9. What’s it like on a training run together? Are words exchanged or do you run along in silence?
Usually Ale talks and I nod. He’s faster than I am, so most of the time when we’re running together he’s doing his slow pace and I’m putting some good effort into it.
Lately, since I’m more fit, we usually spend the warmup discussing work related stuff (yup, we are married, we run together and we work together too…) and then when the training gets more intense we just chat during the recovery times.
On longer runs I really like the feeling of running next to him in silence, like we’re a pack of two, completely absorbed in my thoughts. Every now and then we might spot something interesting and exchange a couple of words and then go back to just running.

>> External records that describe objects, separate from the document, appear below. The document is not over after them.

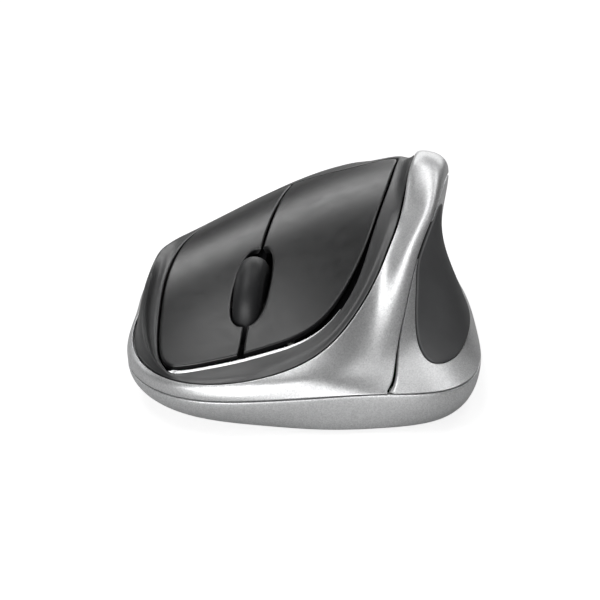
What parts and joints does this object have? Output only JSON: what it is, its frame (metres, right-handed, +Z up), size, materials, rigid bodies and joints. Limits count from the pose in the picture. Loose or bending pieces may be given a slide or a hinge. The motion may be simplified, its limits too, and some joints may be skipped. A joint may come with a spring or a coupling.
{
  "type": "computer mouse",
  "caption": "Right-handed ergonomic wireless computer mouse with a sloped palm cover, two buttons, a scroll wheel, a thumb grip and a battery door.",
  "frame": {"origin": "under the middle of the mouse's box, on the surface it rests on", "axes": "+Z up, the buttons face -Y, the palm end is +Y, the thumb side is +X"},
  "size_m": [0.0852, 0.1104, 0.0487],
  "materials": {
    "silver_paint": "silver metallic paint on moulded plastic, satin",
    "matte_charcoal": "matte charcoal, fine texture",
    "satin_graphite": "satin dark graphite, soft-touch",
    "gloss_black": "polished black",
    "soft_rubber": "matte dark rubber",
    "black_plastic": "black moulded plastic",
    "board_green": "green circuit board",
    "chip_black": "black epoxy package",
    "steel": "zinc-plated steel",
    "nickel": "nickel-plated contact metal",
    "clear_plastic": "clear moulded lens",
    "led_red": "red epoxy lamp",
    "cell_wrap": "plain film on a metal can",
    "white_plastic": "white switch plunger",
    "slick_white": "low-friction glide pad"
  },
  "bodies": {
    "case": {"base_shell": "silver_paint", "upper_housing": "silver_paint", "thumb_panel": "silver_paint", "thumb_grip": "soft_rubber", "top_frame": "matte_charcoal", "front_trim": "gloss_black", "carrier_spring": "steel", "encoder": "chip_black", "left_switch": "chip_black", "right_switch": "chip_black", "middle_switch": "chip_black", "main_board": "board_green", "controller_chip": "chip_black", "radio_chip": "chip_black", "capacitor": "nickel", "sensor_chip": "chip_black", "sensor_lens": "clear_plastic", "sensor_led": "led_red", "battery_tray": "black_plastic", "battery_front": "cell_wrap", "battery_rear": "cell_wrap", "battery_spring_front": "nickel", "battery_spring_rear": "nickel", "contact_plus_front": "nickel", "contact_plus_rear": "nickel", "contact_minus_front": "nickel", "contact_minus_rear": "nickel", "power_switch": "steel", "connect_switch": "steel", "glide_front_left": "slick_white", "glide_front_right": "slick_white", "glide_rear_left": "slick_white", "glide_rear_right": "slick_white", "case_screw_left": "steel", "case_screw_right": "steel", "board_screw_left": "steel", "board_screw_right": "steel"},
    "left_key": {"left_button": "satin_graphite"},
    "right_key": {"right_button": "satin_graphite"},
    "left_click": {"left_plunger": "white_plastic"},
    "right_click": {"right_plunger": "white_plastic"},
    "cradle": {"wheel_carrier": "black_plastic"},
    "wheel": {"wheel_tyre": "soft_rubber", "wheel_hub": "black_plastic", "wheel_axle": "steel"},
    "middle_click": {"middle_plunger": "white_plastic"},
    "power_knob": {"power_slider": "black_plastic"},
    "connect_key": {"connect_button": "black_plastic"},
    "door": {"battery_door": "black_plastic"}
  },
  "joints": [
    {"name": "left_press", "type": "hinge", "parent": "case", "child": "left_key", "pos_m": [-0.01786, 0.027, 0.02636], "axis": [1, 0, 0], "range_deg": [0, 0.8], "stiffness_Nm_per_rad": 2.5},
    {"name": "right_press", "type": "hinge", "parent": "case", "child": "right_key", "pos_m": [0.00357, 0.027, 0.03573], "axis": [1, 0, 0], "range_deg": [0, 0.8], "stiffness_Nm_per_rad": 2.5},
    {"name": "left_plunger_slide", "type": "slide", "parent": "case", "child": "left_click", "axis": [0, 0, -1], "range_m": [0, 0.0005], "stiffness_N_per_m": 1},
    {"name": "right_plunger_slide", "type": "slide", "parent": "case", "child": "right_click", "axis": [0, 0, -1], "range_m": [0, 0.0005], "stiffness_N_per_m": 1},
    {"name": "wheel_press", "type": "slide", "parent": "case", "child": "cradle", "axis": [0, 0, -1], "range_m": [0, 0.0004], "stiffness_N_per_m": 3000, "deforming": ["carrier_spring"]},
    {"name": "wheel_spin", "type": "hinge", "parent": "cradle", "child": "wheel", "pos_m": [-0.0117, -0.021, 0.0182], "axis": [1, 0, 0], "continuous": true},
    {"name": "middle_plunger_slide", "type": "slide", "parent": "case", "child": "middle_click", "axis": [0, 0, -1], "range_m": [0, 0.0004], "stiffness_N_per_m": 1},
    {"name": "power_slide", "type": "slide", "parent": "case", "child": "power_knob", "axis": [1, 0, 0], "range_m": [0, 0.003]},
    {"name": "connect_press", "type": "slide", "parent": "case", "child": "connect_key", "axis": [0, 0, 1], "range_m": [0, 0.0004], "stiffness_N_per_m": 200},
    {"name": "door_hinge", "type": "hinge", "parent": "case", "child": "door", "pos_m": [-0.0015, 0.005, 0.0008], "axis": [-1, 0, 0], "range_deg": [0, 100]}
  ],
  "couplings": [
    {"joint": "left_plunger_slide", "follows": "left_press", "m_per_rad": 0.0358},
    {"joint": "right_plunger_slide", "follows": "right_press", "m_per_rad": 0.0358},
    {"joint": "middle_plunger_slide", "follows": "wheel_press", "ratio": 1}
  ]
}
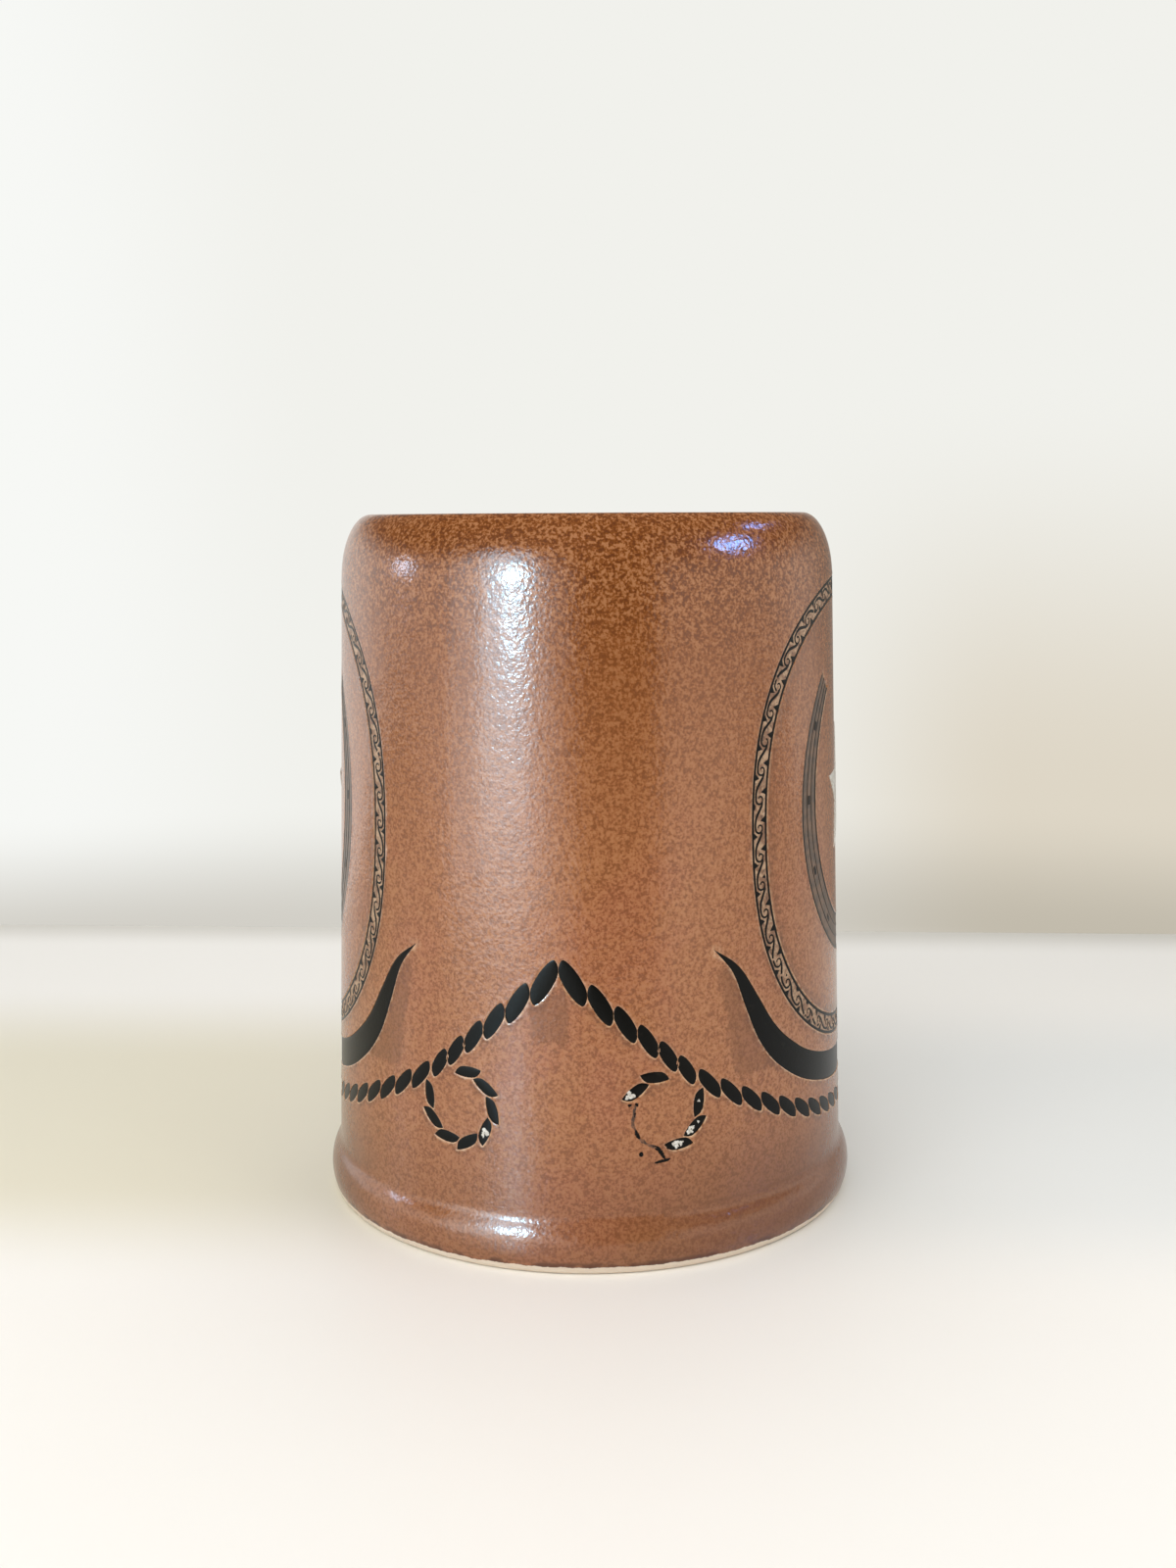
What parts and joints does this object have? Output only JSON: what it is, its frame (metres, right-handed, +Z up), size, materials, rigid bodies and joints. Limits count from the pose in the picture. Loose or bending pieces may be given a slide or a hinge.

10. Did you make any changes to your way of eating in order to fuel the increased training? Did the training have a positive effect on your food choices?
I didn’t make huge changes from my half marathon training, which is roughly when I realized that proper food makes me an happier runner. You only need to run 18km on fried food and cake once to see why that’s a bad idea… I ate bigger portions when I had long runs planned, but during marathon training I realized that I didn’t need to double the food to double the distance, and Julia’s workout are intense, but not that crazy. I tried to keep it as simple as possible, choosing simple fresh ingredients over stuff that comes out of a box and I made sure I had bananas available at all times. For some reason, after a long run, a banana is the yummiest thing on the planet to me and if I can’t have it, I’m a bit sad.
I think it is some sort of spiral: when I eat well, I run better and running better makes me crave for healthier food.